State and local leaders have heard many stories of devastation from members but also know they haven't been able to reach everyone. Some are still without power, which means no phone or Internet service, and many have been too busy putting their lives back together to reach out to their dental society. It's been difficult for leaders to estimate how many dentists' practices or homes were damaged, but they're guessing thousands have been affected in one way or another.

"Communications have been spotty," said Arthur Meisel, NJDA executive director. "I haven't heard from many members yet. Two had standing water in their offices: one wanted to know about saving patient records, another inquired about disaster grants for damaged equipment."

From news reports, Mr. Meisel fears that some dental offices may have been wiped out.

"Some of the more hard hit areas include Belmar, N.J., and Atlantic City, that's a large area and we have members there," said Mr. Meisel. "In North Brunswick, we're nowhere near the shore. We have down power lines and a tree fell on my business manager's house, missing his wife by two feet. But the damage here is far less serious. I'm anticipating there will be some damage especially in coastal and low-lying areas from the storm surge, but we just don't know yet. For others it's likely they will be looking at business interruption from trees down and wind damage."

In addition to the damage, dentists have to worry about the financial side of their practice. Practices without power or that were flooded were obviously closed and dentists weren't seeing patients.

"When the power was restored, patients weren't coming in because there was still a shortage of fuel and nobody was going anywhere," Dr. Feldman said. "Also, the last thing on people's priority lists is to drive to the dentist for their regular checkup."

The state dental societies are particularly worried about dentists who didn't carry flood or other insurance to assist them in their recovery. Damage from water is not covered under a standard insurance policy; dentists needed to carry flood insurance, Dr. Feldman said.

"The vast number of members who didn't have offices directly on the shoreline didn't realize they were in a flood zone and had never flooded in the past so they didn't carry flood insurance," Dr. Feldman said.

The hope is that members had business interruption coverage, allowing them to continue paying their overhead costs, such as staff salaries, rent and other expenses. There is also concern over younger dentists with new loans who may not own their own practice but who are working in practices that have been closed because of the storm.

"Those dentists don't have any money coming in currently, thus making it difficult for them to keep up on their loans and daily living expenses," Dr. Feldman said.

The NYSDA is helping members process their insurance claims and offering dues waivers or an extension to pay their dues if they're in a difficult spot financially.

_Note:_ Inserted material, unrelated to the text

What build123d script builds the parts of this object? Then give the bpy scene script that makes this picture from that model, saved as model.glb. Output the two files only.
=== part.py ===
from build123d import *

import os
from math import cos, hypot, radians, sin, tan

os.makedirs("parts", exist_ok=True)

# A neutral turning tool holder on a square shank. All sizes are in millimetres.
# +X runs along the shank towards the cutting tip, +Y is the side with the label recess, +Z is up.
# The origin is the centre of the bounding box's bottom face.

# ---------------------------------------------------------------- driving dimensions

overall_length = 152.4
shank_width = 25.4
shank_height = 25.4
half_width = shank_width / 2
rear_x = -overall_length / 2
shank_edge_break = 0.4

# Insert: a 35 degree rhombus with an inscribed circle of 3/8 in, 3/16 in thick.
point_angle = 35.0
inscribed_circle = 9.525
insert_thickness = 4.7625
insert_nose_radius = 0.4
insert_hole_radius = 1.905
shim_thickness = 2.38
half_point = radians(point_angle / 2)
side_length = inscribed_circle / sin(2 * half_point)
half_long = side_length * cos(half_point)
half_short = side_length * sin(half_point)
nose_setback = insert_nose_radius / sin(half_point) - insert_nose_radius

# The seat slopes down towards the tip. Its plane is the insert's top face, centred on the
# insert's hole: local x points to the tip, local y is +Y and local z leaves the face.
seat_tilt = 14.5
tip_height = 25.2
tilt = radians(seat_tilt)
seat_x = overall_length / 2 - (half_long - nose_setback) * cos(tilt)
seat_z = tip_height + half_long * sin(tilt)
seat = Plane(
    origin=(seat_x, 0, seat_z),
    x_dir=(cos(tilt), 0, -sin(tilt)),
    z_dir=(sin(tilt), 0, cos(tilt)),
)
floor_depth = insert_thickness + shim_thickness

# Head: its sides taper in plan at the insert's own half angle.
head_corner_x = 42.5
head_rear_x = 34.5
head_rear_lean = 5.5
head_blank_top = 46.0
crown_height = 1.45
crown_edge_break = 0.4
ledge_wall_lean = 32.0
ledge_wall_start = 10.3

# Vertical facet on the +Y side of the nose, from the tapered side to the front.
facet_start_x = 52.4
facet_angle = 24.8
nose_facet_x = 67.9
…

Dr. Maxine Feinberg, 4th District trustee who lives in New Jersey, praised all levels of the tripartite for their swift call to action to help members in need.

"The team response to Hurricane Sandy was an example of the tripartite system functioning at its best," said Dr. Feinberg, who lost power in her own home and had to stay at a friend's house for several days. "Now that the state societies have been able to regroup, they are filling in the gaps and reaching out to those who were most hard hit by the storms. This type of personal attention is what the membership value most. Even on the component level, the outreach has been phenomenal. Dentists who have power and are able have been assisting others who remain without power or offices by lending space and covering emergencies. This was a very grassroots effort fueled by our sense of camaraderie and concern for patients' well-being."

Efforts to help members in the Northeast will be ongoing and those who want to help should contact their local or state dental society or the ADA.

"At times like these, the phrase 'dental family' has no greater meaning," Dr. Faiella said. "The ADA and your state and local dental associations are determined to do all we can to help."